▶ Collected material
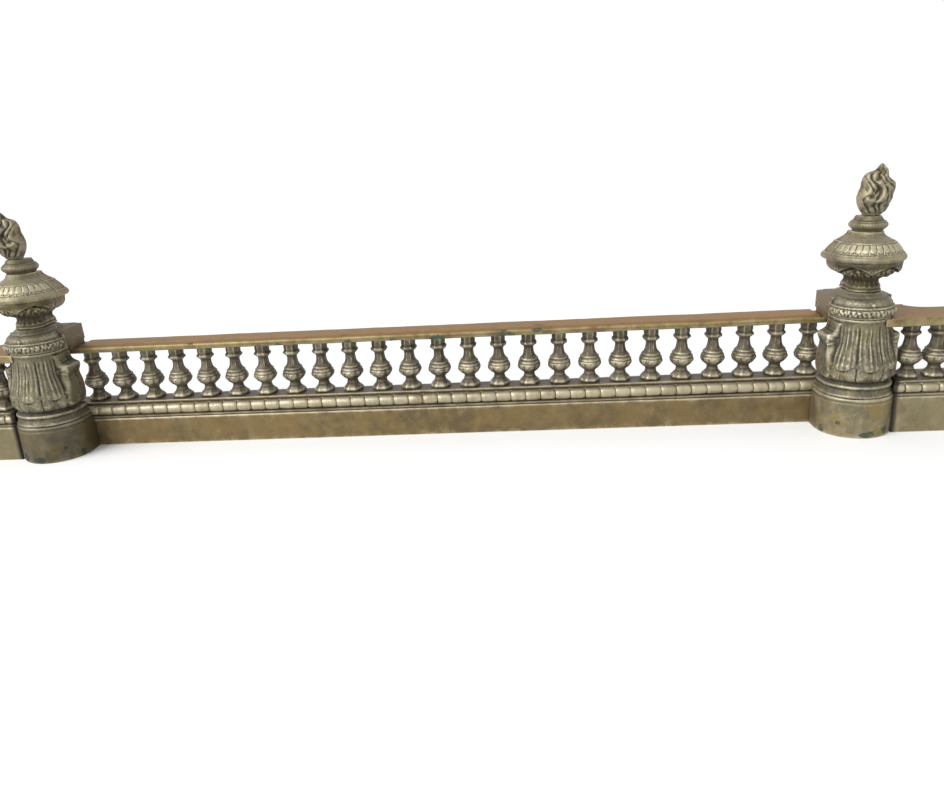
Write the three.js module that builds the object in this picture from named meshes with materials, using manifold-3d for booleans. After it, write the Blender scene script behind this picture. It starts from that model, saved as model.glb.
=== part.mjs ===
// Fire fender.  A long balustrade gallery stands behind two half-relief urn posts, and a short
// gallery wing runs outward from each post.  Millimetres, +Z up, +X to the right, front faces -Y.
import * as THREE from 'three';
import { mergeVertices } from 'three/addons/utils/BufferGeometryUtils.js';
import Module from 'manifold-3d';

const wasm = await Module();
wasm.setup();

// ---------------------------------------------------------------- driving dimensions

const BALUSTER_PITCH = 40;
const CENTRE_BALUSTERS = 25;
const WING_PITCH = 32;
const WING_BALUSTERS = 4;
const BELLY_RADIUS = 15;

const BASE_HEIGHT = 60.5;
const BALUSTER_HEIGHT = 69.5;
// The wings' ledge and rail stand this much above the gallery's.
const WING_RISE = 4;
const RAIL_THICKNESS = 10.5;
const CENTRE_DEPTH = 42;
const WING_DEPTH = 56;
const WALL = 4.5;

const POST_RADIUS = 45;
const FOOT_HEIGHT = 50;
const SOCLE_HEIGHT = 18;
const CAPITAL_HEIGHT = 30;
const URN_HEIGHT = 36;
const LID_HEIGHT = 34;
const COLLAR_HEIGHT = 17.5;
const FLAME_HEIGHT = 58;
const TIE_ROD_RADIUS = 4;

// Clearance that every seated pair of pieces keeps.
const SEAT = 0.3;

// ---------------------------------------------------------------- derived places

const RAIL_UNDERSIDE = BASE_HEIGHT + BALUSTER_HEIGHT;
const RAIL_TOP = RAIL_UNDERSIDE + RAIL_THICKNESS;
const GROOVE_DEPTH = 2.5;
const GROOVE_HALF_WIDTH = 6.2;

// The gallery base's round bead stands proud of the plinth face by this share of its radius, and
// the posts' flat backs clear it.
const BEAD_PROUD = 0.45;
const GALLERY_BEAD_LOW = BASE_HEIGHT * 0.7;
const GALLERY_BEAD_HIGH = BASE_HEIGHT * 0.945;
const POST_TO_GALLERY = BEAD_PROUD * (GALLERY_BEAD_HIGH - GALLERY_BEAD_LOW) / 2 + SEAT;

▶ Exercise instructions
Extract the data in full. Keep it word for word.

▶ Expected output
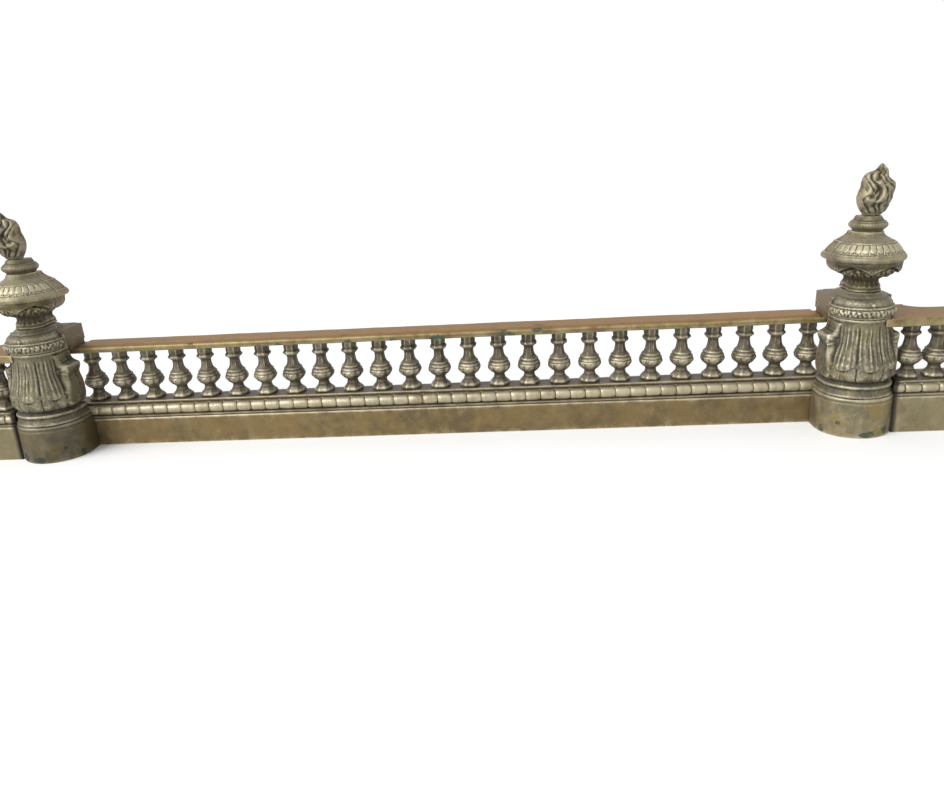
Write the three.js module that builds the object in this picture from named meshes with materials, using manifold-3d for booleans. After it, write the Blender scene script behind this picture. It starts from that model, saved as model.glb.
=== part.mjs ===
// Fire fender.  A long balustrade gallery stands behind two half-relief urn posts, and a short
// gallery wing runs outward from each post.  Millimetres, +Z up, +X to the right, front faces -Y.
import * as THREE from 'three';
import { mergeVertices } from 'three/addons/utils/BufferGeometryUtils.js';
import Module from 'manifold-3d';

const wasm = await Module();
wasm.setup();

// ---------------------------------------------------------------- driving dimensions

const BALUSTER_PITCH = 40;
const CENTRE_BALUSTERS = 25;
const WING_PITCH = 32;
const WING_BALUSTERS = 4;
const BELLY_RADIUS = 15;

const BASE_HEIGHT = 60.5;
const BALUSTER_HEIGHT = 69.5;
// The wings' ledge and rail stand this much above the gallery's.
const WING_RISE = 4;
const RAIL_THICKNESS = 10.5;
const CENTRE_DEPTH = 42;
const WING_DEPTH = 56;
const WALL = 4.5;

const POST_RADIUS = 45;
const FOOT_HEIGHT = 50;
const SOCLE_HEIGHT = 18;
const CAPITAL_HEIGHT = 30;
const URN_HEIGHT = 36;
const LID_HEIGHT = 34;
const COLLAR_HEIGHT = 17.5;
const FLAME_HEIGHT = 58;
const TIE_ROD_RADIUS = 4;

// Clearance that every seated pair of pieces keeps.
const SEAT = 0.3;

// ---------------------------------------------------------------- derived places

const RAIL_UNDERSIDE = BASE_HEIGHT + BALUSTER_HEIGHT;
const RAIL_TOP = RAIL_UNDERSIDE + RAIL_THICKNESS;
const GROOVE_DEPTH = 2.5;
const GROOVE_HALF_WIDTH = 6.2;

// The gallery base's round bead stands proud of the plinth face by this share of its radius, and
// the posts' flat backs clear it.
const BEAD_PROUD = 0.45;
const GALLERY_BEAD_LOW = BASE_HEIGHT * 0.7;
const GALLERY_BEAD_HIGH = BASE_HEIGHT * 0.945;
const POST_TO_GALLERY = BEAD_PROUD * (GALLERY_BEAD_HIGH - GALLERY_BEAD_LOW) / 2 + SEAT;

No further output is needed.